Interesujący jest wspaniały list, który św. Atanazy napisał do Marcelina
w pierwszej połowie IV wieku, gdy herezja ariańska zagrażała wierze
w Bóstwo Chrystusa. Wobec heretyków, którzy przyciągali ku sobie
ludzi również pieśniami i modlitwami, wykorzystując ich uczucia religijne,
wielki Ojciec Kościoła wszystkie swoje siły poświęcił nauczaniu Psałterza
przekazanego przez Pismo Święte (por. PG 27, 12 nn). W ten sposób
do Ojcze nasz, szczególnej modlitwy Pańskiej, doszła praktyka, która
szybko stała się powszechna wśród ochrzczonych, praktyka modlitwy
Psalmami.
5.Dzięki wspólnotowemu odmawianiu Psalmów chrześcijanie
uświadamiali sobie, że niemożliwe jest zwracanie się do Ojca, który
mieszka w niebie, bez autentycznej komunii życia z braćmi i siostrami,
którzy mieszkają na ziemi. Włączając się w sposób żywy w modlitewną
tradycję Żydów, chrześcijanie nauczyli się modlić, opowiadając "magnalia
Dei", tzn. wielkie dzieła, których Bóg dokonał zarówno przy stworzeniu
świata i ludzkości, jak i w historii Izraela i Kościoła. Ta forma
modlitwy, zaczerpnięta z Pisma Świętego, nie wyklucza innych form.
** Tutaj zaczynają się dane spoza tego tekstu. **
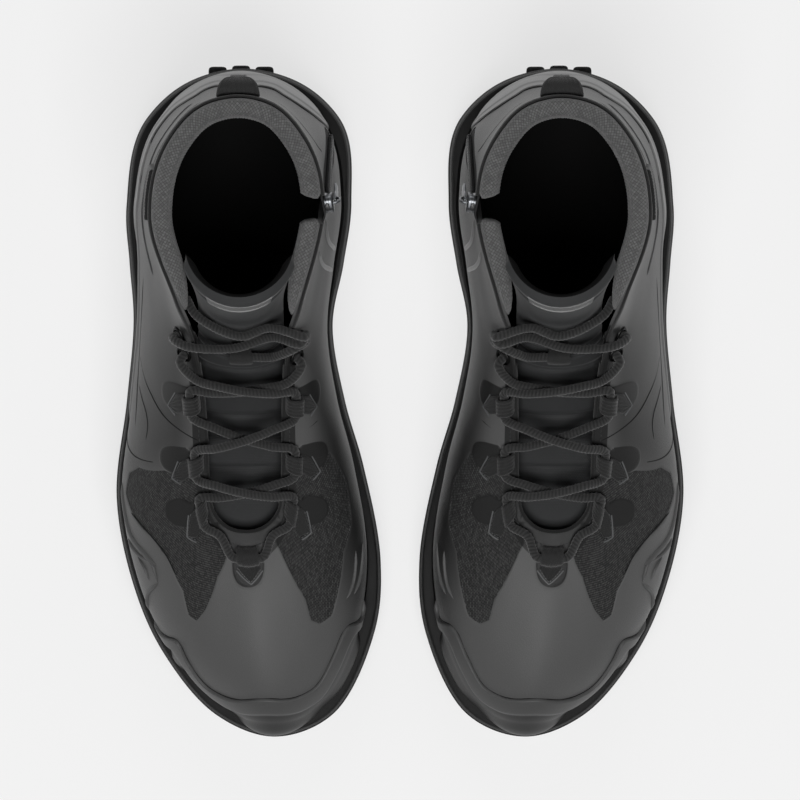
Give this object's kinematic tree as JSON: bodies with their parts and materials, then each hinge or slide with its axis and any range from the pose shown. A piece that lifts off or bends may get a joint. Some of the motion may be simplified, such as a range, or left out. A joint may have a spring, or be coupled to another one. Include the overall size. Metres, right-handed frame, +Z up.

Będą one nie tylko charakteryzowały modlitwę osobistą, ale również
będą ubogacały modlitwę liturgiczną, na przykład Hymnami i Pieśniami.
Księga Psalmów pozostaje idealnym źródłem modlitwy chrześcijańskiej
i nadal będzie stanowiła inspirację dla Kościoła w nowym Milenium.